En el espacio virtual se lee, hasta el día de hoy, una nota del Programa de las Naciones Unidas para el Desarrollo el PNUD cuyo titular dice que El Salvador es “ejemplo de consolidación de la paz”. De la misma, no aparece la fecha de cuándo la “colgaron”; pero debe haber sido después del 2011, porque al final se habla de una reducción de las muertes violentas en el área metropolitana en febrero de ese año. Por ello, debe colegirse que es de al menos hace tres o cuatro años.
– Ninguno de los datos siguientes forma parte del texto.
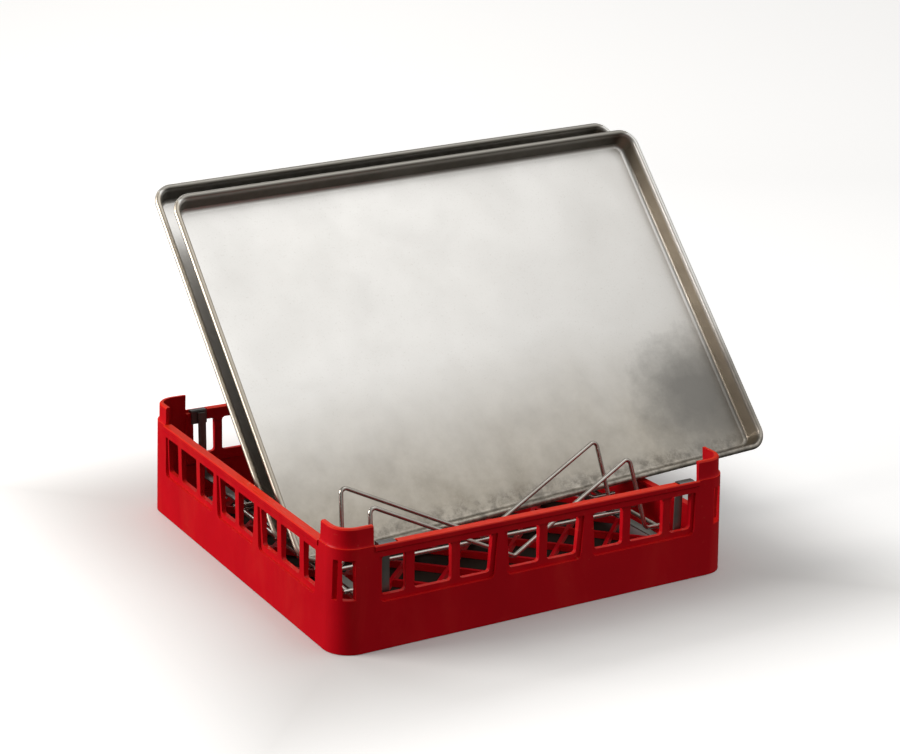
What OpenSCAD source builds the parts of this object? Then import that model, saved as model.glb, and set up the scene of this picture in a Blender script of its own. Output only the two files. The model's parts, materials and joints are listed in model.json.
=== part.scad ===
// Open-end warewashing rack with a bent-wire insert and two full-size sheet pans.
// Millimetres, +Z up. The origin is on the ground plane at the centre of the rack.
// The front wall faces -Y and the open end faces +X.

/* [Rack moulding] */
// Half of the outer footprint, measured at the ground
rack_half = 250; // [246:0.5:256]
// Outer corner radius of the rack
corner_r = 30; // [24:1:36]
// How much the outer faces lean in for each millimetre of height
draft = 0.03; // [0.01:0.005:0.04]
// Height of the closed skirt below the windows
skirt_h = 50; // [44:1:54]
// Height of the sill at the open end
end_sill_h = 57.5; // [50:0.5:58]
// Height of the top of the rails
rail_top = 114; // [108:1:120]
// Height of the rail section
rail_h = 13; // [11:1:18]
// Height of the stacking lugs on the corners
lug_top = 135; // [128:1:142]
// Length of each corner leg, from the outer face
corner_leg = 46; // [44:1:48]
// Wall thickness of the skirt
skirt_t = 4; // [3:0.5:5]
// Depth of the window walls, from outer face to inner face
window_wall_t = 8.5; // [8:0.5:10]

/* [Windows] */
// Height of the window bottoms
window_bottom = 58; // [55:1:62]
// Width of the thin bars between windows
bar_w = 10; // [8:1:12]
// Width of the wide mullions between window groups
mullion_w = 24; // [20:1:26]
// Width of the two windows beside the middle bar
window_a = 37.5; // [34:0.5:39]
// Width of the windows on the outer side of the mullions
window_b = 36.5; // [34:0.5:38]
// Width of the widest windows
window_c = 44; // [40:0.5:46]
// Width of the narrow windows beside the corners
window_d = 28; // [24:0.5:30]
// Depth of the shallow panels around the window groups
panel_depth = 2; // [1:0.5:3]

/* [Floor grid] */
// Height of the underside of the grid, flush with the foot of the skirt at 0
grid_bottom = 0; // [0:1:6]
// Height of the grid ribs
grid_h = 8; // [6:1:10]
// Spacing of the diagonal ribs
grid_pitch = 52; // [44:1:70]
// Width of one rib
rib_w = 4.5; // [3:0.5:6]

/* [Wire insert] */
// Wire diameter
wire_d = 5; // [4:0.5:5]
// Height of the centre of the divider feet
base_z = 42.5; // [42:0.5:42.5]
// Height of the divider peaks
peak_z = 119.2; // [110:0.2:124]
// Distance from the middle to a divider peak
peak_x = 166; // [150:1:168]
// Distance from the middle to a divider leg at its foot
foot_x = 176; // [170:1:180]
// Distance from the middle to the end of a divider foot
toe_x = 210; // [205:1:212]
// Lean of the two front dividers from upright
front_lean = 17; // [12:1:20]
// Peak position of the first front divider
divider_y1 = -165; // [-168:1:-160]
// Peak position of the second front divider
divider_y2 = -98; // [-104:1:-98]
// Peak position of the first leaning divider
divider_y3 = -15.4; // [-15.4:0.2:-12]
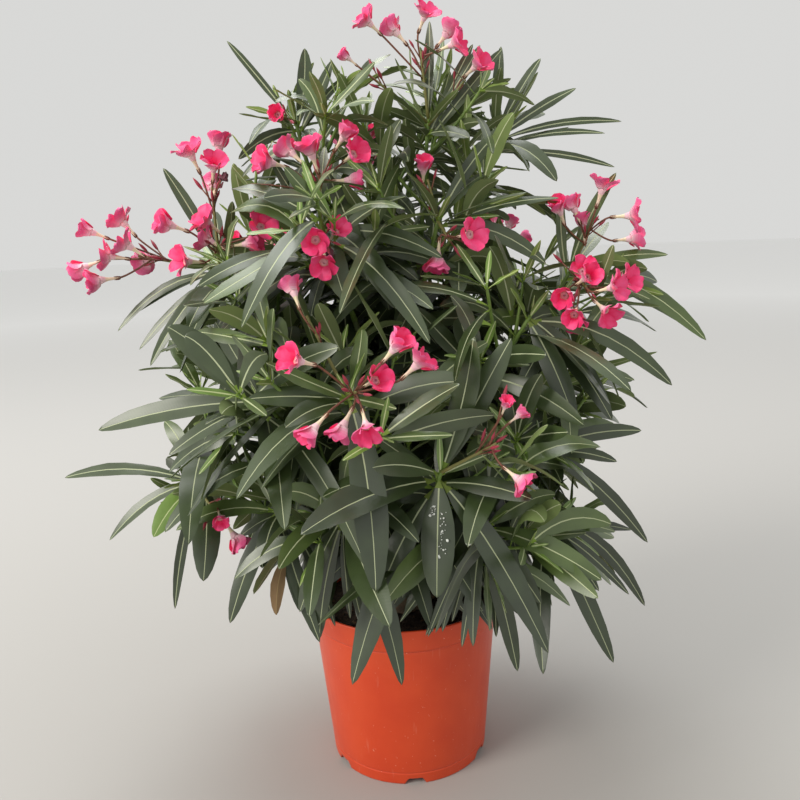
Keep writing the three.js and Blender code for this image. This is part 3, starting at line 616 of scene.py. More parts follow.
# %% [markdown]
# Oleander bark is thin and grey-brown on old wood, with raised dots where air gets in, and turns
# green towards the young ends. A picture of bark could be wrapped round each stem, but it would
# show its seams. A noise that fills space has none. Bark is a fibrous skin, so the noise is
# stretched along the stem.

# %% Bark, shoots and the wooden pieces
BARK_PATCH_MM = 14


def bark_material(name, first, second, roughness, furrow_mm, depth_mm):
    """Fibrous skin: patches of two colours, and furrows four times as long as they are wide."""
    material, surface = new_material(name, first, roughness)
    tone, _ = mottle(material, first, second, BARK_PATCH_MM)
    link(material, tone, surface.inputs["Base Color"])
    stretch = add_node(material, "ShaderNodeMapping", {0: object_place(material)})
    stretch.inputs["Scale"].default_value = (1, 1, 0.25)
    add_relief(material, surface, noise(material, stretch.outputs[0], furrow_mm, 4), depth_mm)
    return material


BARK = bark_material("grey-brown oleander bark", "#6a5a48", "#8a7a62", 0.85, 3.5, 1.0)
GREEN_BARK = bark_material("green young bark", "#5f6d43", "#75804f", 0.6, 3.0, 0.4)
SHOOT_SKIN = bark_material("yellow-green shoot skin", "#5f7a33", "#738c40", 0.5, 3.0, 0.2)
WOOD_ROWS, WOOD_SIDES = 61, 14
SCAR_STEP = 6  # rows from one pair of leaf scars to the next
SCAR_RELIEF, FURROW_RELIEF, GRAIN_RELIEF = 0.07, 0.035, 0.02  # shares of the radius


def even_taper(lines, foot_radius, tip_radius):
    """A radius for each row of many lines, from the foot's to the tip's in even steps."""
    share = np.linspace(0, 1, lines.shape[1])
    return foot_radius + (tip_radius - foot_radius) * share + 0 * lines[:, :, 0]


def wood_piece(name, names, foot_radius, tip_radius, material):
    """All the limbs of one kind as one piece that stands for the model's plain ones. Its relief is
    rings of leaf scars, long furrows that wander by a sine, and grain by chance."""
    lines = np.stack([even_line(LIMBS[limb], WOOD_ROWS) for limb in names])
    lines[:, -1] += unit(lines[:, -1] - lines[:, -2]) * CLEARANCE * 2
    side = np.arange(WOOD_SIDES)
    row = np.arange(WOOD_ROWS)[:, None]
    limb = np.arange(len(names))[:, None, None]
    scars = SCAR_RELIEF * np.exp(-(((row + limb * 2) % SCAR_STEP - SCAR_STEP / 2) ** 2))
    furrows = FURROW_RELIEF * np.sin(side * 2.7 + limb + 1.3 * np.sin(row * 0.21 + limb))
    grain = spread(GRAIN_RELIEF, row, side, limb)
    radii = even_taper(lines, foot_radius, tip_radius)
    piece = tube_piece(name, lines, radii, WOOD_SIDES, [material], scars + furrows + grain)
    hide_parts(*names)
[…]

Después vino la cuestionada “tregua” y, tras su final, de nuevo el montón de homicidios y feminicidios que nunca con o sin “tregua” dejaron de ser nada despreciables. 


¿Cuál pacificación, entonces? Solo la de los cementerios para la pobrería; también la de las “alturas” económicas y partidistas. Ojalá no les toquen sus puertas. ¿Por qué no, de una vez por todas, se intenta lo que Pedro Guerra propone? Él dice: “Y habrá que contar, desenterrar, emparejar, sacar el hueso al aire puro de vivir. Pendiente abrazo, despedida, beso, flor, en el lugar de la cicatriz”. Eso se traduce en hacer lo que hasta la fecha no se ha hecho en El Salvador: dignificar a las víctimas de antes, durante y después de la guerra para sentar el precedente necesario de lo que falta y se necesita con urgencia. Sin duda, la derrota de la impunidad. Hay que tocar lo, hasta ahora, “intocable”. Si no, habrá que seguir esperando desenterrar los huesos de un afamado pero fallido proceso de paz.